The new innovation centre is unique and set to be of global importance – the only similar institution being the International Potato Centre, whose chief focus is helping developing nations with food security and poverty.  What's different is that this Dundee-based centre plans to develop potato research that can help all countries, from developed through to developing nations.

For the potato, of course, is not just important to Scotland. It’s a key food almost everywhere – the biggest producers globally being China and India, followed by Ukraine, whose production will undoubtedly have been impacted by the current war.

The Herald: 26th March 1935:  Girl farm workers picking potatoes at Straiton near Edinburgh still wear old

26th March 1935: Girl farm workers picking potatoes at Straiton near Edinburgh. Image: Fox Photos/Getty Images

Yet, extraordinarily, across the world, all the potatoes we grow to eat, belong to one single species, solanum tuberosum.

By contrast, the 1500 varieties within the Commonwealth collection range over 80 species – and it’s mostly within these other species that the genetic answers to how to help our potato crops thrive are being sought.

Professor Toth said: "If we start to look at different potato species almost certainly there are going to be new properties within those different species that we can exploit, that in the last several hundred years as we’ve been improving potato, we haven’t really looked at in as much depth as we could. So the potential using this commonwealth potato collection offers huge potential for bringing new properties into existing and new varieties.”

But, he said, for the most part, the plants and tubers grown from this collection do not look a lot like the potato we are all familiar with. "Sometimes you will get plants that grow very spindly and produce tiny little tubers. Sometimes you get dumpy tuber. I do something with school kids where I show them these potatoes and they’re nothing like normal potatoes. There are 101 different shapes and colours and they’re beautiful.”

The Herald: Plants grown from  Commonwealth Potato Collection seeds at the National Potato Innovation Centre

Plants grown from the Commonwealth Potato

They are also an incredible gene resource. Professor Toth said: “The idea is that if we can find a gene within them that is useful to the normal tuberosum style tuber. Then we can move those genes into what we know best – into a tuberosum variety. and use the trait but in a potato that we know well.”

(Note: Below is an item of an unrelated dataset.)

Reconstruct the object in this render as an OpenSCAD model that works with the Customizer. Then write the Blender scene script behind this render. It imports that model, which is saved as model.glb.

Nevertheless, it's likely consumers have to move on from some old favourite varieties and embrace new ones. For instance, the familiar Maris Piper, beloved by chippies and the most common potato grown in the UK, is increasingly being viewed with concern.

“In terms of sustainability, it's not the best one to use," Professor Toth said, "It's not very resistant to certain pests and diseases. It would be good in the long term if it was replaced by something that was more sustainable.”

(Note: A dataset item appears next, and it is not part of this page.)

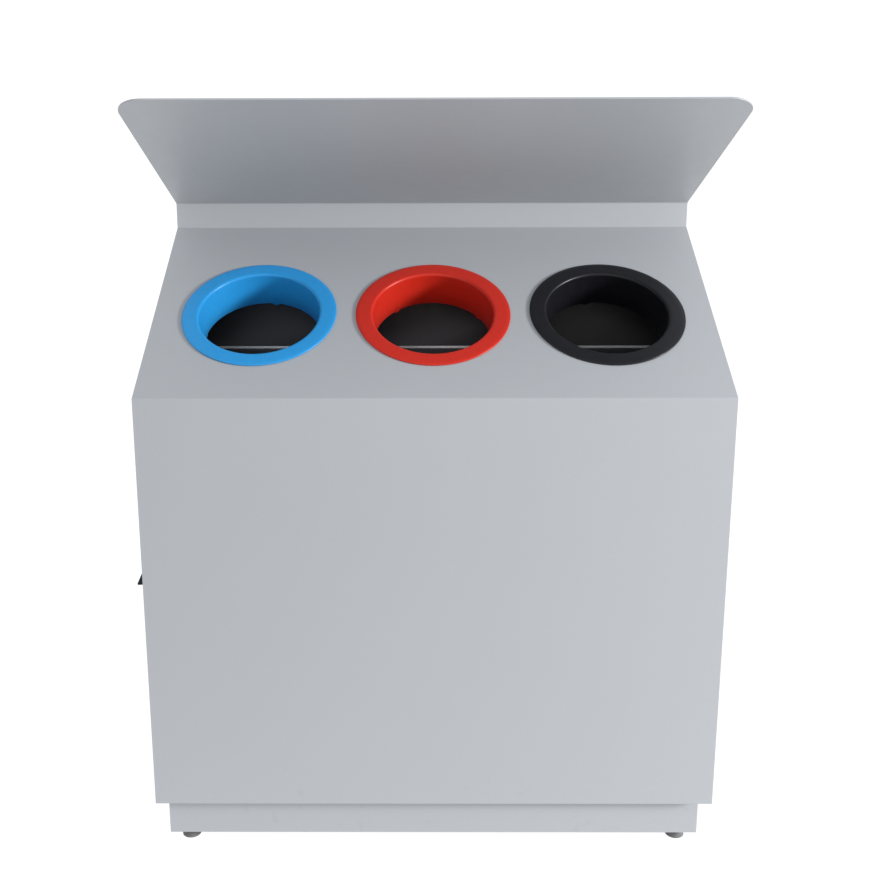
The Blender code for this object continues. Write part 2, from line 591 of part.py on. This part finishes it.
def door_lock(axis):
    """Lock body through the door skin, its back nut, the lever with its spindle, cam, screw and striker."""
    across = Matrix.Rotation(-math.pi / 2, 3, "Y")
    centre = (-HALF, LOCK_Y, LOCK_Z)
    depth = LOCK_DEPTH
    bore = 5.3 * MM
    rim = LOCK_RADIUS + 4 * MM
    body = [(rim - 2 * MM, 3.3 * MM), (rim, 2 * MM), (rim, GAP), (LOCK_RADIUS, GAP),
            (LOCK_RADIUS, -depth), (bore, -depth), (bore, 3.3 * MM)]
    keep_world(turned("lock_body", body, "black_plastic", None, centre, across, 32), axis)
    nut = hex_nut("lock_back_nut", 17 * MM, LOCK_RADIUS + GAP, SHEET + GAP, SHEET + 5 * MM, centre, "X")
    keep_world(nut, axis)
    lock_axis = add_empty("lock_axis", Vector(centre) - axis.location, axis)
    stem = depth + 6 * MM
    shaft = bore - GAP
    spindle = [(0, 11 * MM), (8 * MM, 11 * MM), (11.5 * MM, 9 * MM), (12 * MM, 3.6 * MM),
               (shaft, 3.6 * MM), (shaft, -stem), (0, -stem)]
    lever = turned("lock_lever", spindle, "black_plastic", lock_axis, (0, 0, 0), across, 32, closed=False)
    side_view = [(4 * MM, 9 * MM), (9 * MM, 9 * MM), (13 * MM, 4 * MM), (16 * MM, -13 * MM),
                 (LEVER_REACH, -34.5 * MM), (LEVER_REACH - 0.8 * MM, -37 * MM), (17 * MM, -36.5 * MM),
                 (8 * MM, -13 * MM), (4 * MM, -9 * MM)]
    paddle_mesh = prism_mesh("paddle", side_view, -LEVER_WIDTH / 2, LEVER_WIDTH / 2)
    paddle = add_object("add_paddle", paddle_mesh, None, lock_axis, (0, 0, 0),
                        Matrix.Rotation(math.pi / 2, 3, "Z"))
    boolean(lever, paddle, "UNION")
    cam_x = depth + GAP
    cam = box("lock_cam", (cam_x, -7 * MM, -9 * MM), (cam_x + 3 * MM, 7 * MM, CAM_LENGTH), "zinc",
              lock_axis)
    cut = disc("cut_cam", bore, -60 * MM, 60 * MM, (0, 0, 0), "X")
    cut.parent = lock_axis
    boolean(cam, cut)
    under, crown = -stem - GAP, -stem - GAP - 3 * MM
    head = [(0, under), (7 * MM, under), (7 * MM, crown + 1 * MM), (6 * MM, crown), (0, crown)]
    turned("cam_screw", head, "zinc", lock_axis, (0, 0, 0), across, 24, closed=False)
    plate_x = -HALF + POST_DEPTH + GAP
    box("strike_plate", (plate_x, 4 * MM, LOCK_Z - 30 * MM), (plate_x + 2.4 * MM, 28 * MM, LOCK_Z + 30 * MM),
        "zinc")


def door_bumpers():
    """Rubber pads on the stop flange that the door closes against."""
    for level, height in BUMPER_LEVELS.items():
        centre = (-HALF + TRAY_DEPTH + GAP, FRONT_RETURN + 8 * MM, FLOOR_Z + height)
        disc("door_bumper_" + level, 5 * MM, 0, 3.8 * MM, centre, "X", "rubber", None, 24)


clear_scene()
PARTS = make_collection("recycling_bin_station")
CUTTERS = make_collection("cutters")
STATION = bpy.data.objects.new("station", None)
PARTS.objects.link(STATION)
STATION.location = (*ORIGIN_SHIFT, 0)
front_shell()
canopy()
side_tray("right_side_panel", 1, None)
rear_panel()
posts()
collars()
plinth()
floor_pieces()
bins()
door()
door_bumpers()
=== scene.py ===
"""Looks of the recycling bin station: sheet metal, moulded collars, liners, lock, hinges and feet.

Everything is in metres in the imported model's frame, and every place is worked out from its nodes.
"""
import json
import math

import bmesh
import bpy
from mathutils import Matrix, Vector


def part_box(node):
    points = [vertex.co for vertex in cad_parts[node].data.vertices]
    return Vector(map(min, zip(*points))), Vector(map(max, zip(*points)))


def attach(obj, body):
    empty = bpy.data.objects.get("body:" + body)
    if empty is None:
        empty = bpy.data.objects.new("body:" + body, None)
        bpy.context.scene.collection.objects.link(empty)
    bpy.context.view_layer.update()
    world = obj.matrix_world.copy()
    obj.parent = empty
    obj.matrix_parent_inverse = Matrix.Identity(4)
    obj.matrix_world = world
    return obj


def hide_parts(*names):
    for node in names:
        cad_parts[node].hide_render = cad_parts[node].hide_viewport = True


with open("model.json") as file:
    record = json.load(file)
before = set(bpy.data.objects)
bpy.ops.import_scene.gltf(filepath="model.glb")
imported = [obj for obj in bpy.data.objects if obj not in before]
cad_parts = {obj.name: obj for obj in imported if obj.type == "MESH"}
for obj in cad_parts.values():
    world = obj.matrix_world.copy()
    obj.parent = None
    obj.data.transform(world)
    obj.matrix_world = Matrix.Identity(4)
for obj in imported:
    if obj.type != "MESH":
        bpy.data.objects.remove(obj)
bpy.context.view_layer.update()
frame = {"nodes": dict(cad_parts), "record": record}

MM = 0.001

# Sizes shared with the design
SHEET = 2 * MM
DECK_RISE = 275 * MM
DECK_DEPTH = 389 * MM
RING_RADIUS = 138.5 * MM
THROAT_RADIUS = 108 * MM
THROAT_DEPTH = 65 * MM
THROAT_WALL = 2.5 * MM
CLAMP_DROP = 3.3 * MM

SHELL_LOW, SHELL_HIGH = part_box("front_shell")
MIDDLE_X = (SHELL_LOW.x + SHELL_HIGH.x) / 2
FRONT_Y = SHELL_LOW.y
SHELL_FOOT_Z = SHELL_LOW.z
FRONT_TOP = SHELL_HIGH.z - DECK_RISE
DECK_SLOPE = math.atan2(DECK_RISE, DECK_DEPTH)
DECK_TURN = Matrix.Rotation(DECK_SLOPE, 4, "X")
BACK_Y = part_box("rear_panel")[1].y
STREAMS = ("blue", "red", "black")
# Where each opening's first snap tab stands, in degrees
TAB_ANGLE = {"blue": 82.5, "red": 128.0, "black": 100.0}
CORNERS = ("front_left", "front_right", "rear_left", "rear_right")
BODY_OF = {node: body for body, nodes in frame["record"]["behaviour"]["bodies"].items() for node in nodes}


# ---------------------------------------------------------------- materials

class Finish:
    """A Principled material whose nodes are added step by step, in the object's own coordinates."""

    def __init__(self, name, colour, roughness, metallic=0.0, specular=0.5):
        self.material = bpy.data.materials.new(name)
        self.material.use_nodes = True
        self.tree = self.material.node_tree
        self.shader = self.tree.nodes["Principled BSDF"]
        self.colour = colour
        self.roughness = roughness
        self.set("Base Color", (*colour, 1))
        self.set("Roughness", roughness)
        self.set("Metallic", metallic)
        self.set("Specular IOR Level", specular)
        self.place = self.node("ShaderNodeTexCoord").outputs["Object"]
        self.last_bump = None

    def node(self, kind, **settings):
        made = self.tree.nodes.new(kind)
        for key, value in settings.items():
            setattr(made, key, value)
        return made

    def set(self, socket, value):
        self.shader.inputs[socket].default_value = value

    def link(self, a, b):
        self.tree.links.new(a, b)

    def noise(self, scale, detail=3.0, stretch=None):
        """Noise of a scale in features per metre, drawn out along an axis by stretch."""
        place = self.place
        if stretch:
            mapping = self.node("ShaderNodeMapping")
            mapping.inputs["Scale"].default_value = stretch
            self.link(self.place, mapping.inputs["Vector"])
            place = mapping.outputs["Vector"]
        made = self.node("ShaderNodeTexNoise")
        made.inputs["Scale"].default_value = scale
        made.inputs["Detail"].default_value = detail
        self.link(place, made.inputs["Vector"])
        return made.outputs["Fac"]

    def cells(self, scale):
        made = self.node("ShaderNodeTexVoronoi")
        made.inputs["Scale"].default_value = scale
        self.link(self.place, made.inputs["Vector"])
        return made.outputs["Color"]

    def spread(self, value, low, high, start=0.3, end=0.7):
        """Map a 0 to 1 value from [start, end] to [low, high]."""
        made = self.node("ShaderNodeMapRange")
        made.inputs["From Min"].default_value = start
        made.inputs["From Max"].default_value = end
        made.inputs["To Min"].default_value = low
        made.inputs["To Max"].default_value = high
        self.link(value, made.inputs["Value"])
        return made.outputs["Result"]

    def vary_colour(self, value, colour, amount=1.0):
        """Blend the colour so far towards another one by a value."""
        mix = self.node("ShaderNodeMix", data_type="RGBA")
        mix.inputs["A"].default_value = (*self.colour, 1)
        linked = self.shader.inputs["Base Color"].links
        if linked:
            self.link(linked[0].from_socket, mix.inputs["A"])
        mix.inputs["B"].default_value = (*colour, 1)
        self.link(self.spread(value, 0, amount), mix.inputs["Factor"])
        self.link(mix.outputs["Result"], self.shader.inputs["Base Color"])

    def vary_roughness(self, value, spread):
        result = self.spread(value, self.roughness - spread, self.roughness + spread)
        self.link(result, self.shader.inputs["Roughness"])

    def bump(self, value, depth, strength):
        made = self.node("ShaderNodeBump")
        made.inputs["Strength"].default_value = strength
        made.inputs["Distance"].default_value = depth
        self.link(value, made.inputs["Height"])
        if self.last_bump:
            self.link(self.last_bump, made.inputs["Normal"])
        self.last_bump = made.outputs["Normal"]
        self.link(self.last_bump, self.shader.inputs["Normal"])

    def height_fade(self, low, high):
        """1 at the height low and 0 at high, for dirt that gathers near the floor."""
        split = self.node("ShaderNodeSeparateXYZ")
        self.link(self.place, split.inputs["Vector"])
        return self.spread(split.outputs["Z"], 1, 0, low, high)

    def times(self, a, b):
        made = self.node("ShaderNodeMath", operation="MULTIPLY")
        self.link(a, made.inputs[0])
        self.link(b, made.inputs[1])
        return made.outputs["Value"]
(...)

“I think that the main thing is to show consumers that there are varieties that are just as good but are more sustainable. They’re coming through all the time and our job is to convince people that these are just as good as Maris Piper in the kitchen and in terms of flavour.”

So, will the potato of tomorrow look and taste very different from the one we consume now?

He thinks not. "There is no reason that you can’t have a potato that looks exactly the same in the future as it is now, but it will have been bred to have certain properties like resistance or drought tolerance or heat tolerance. You won't notice these as a consumer, but will make a huge difference in terms of chemicals used, or the ability to grow it in a minimum of water, or whilst protecting the soil and the carbon in the soil.”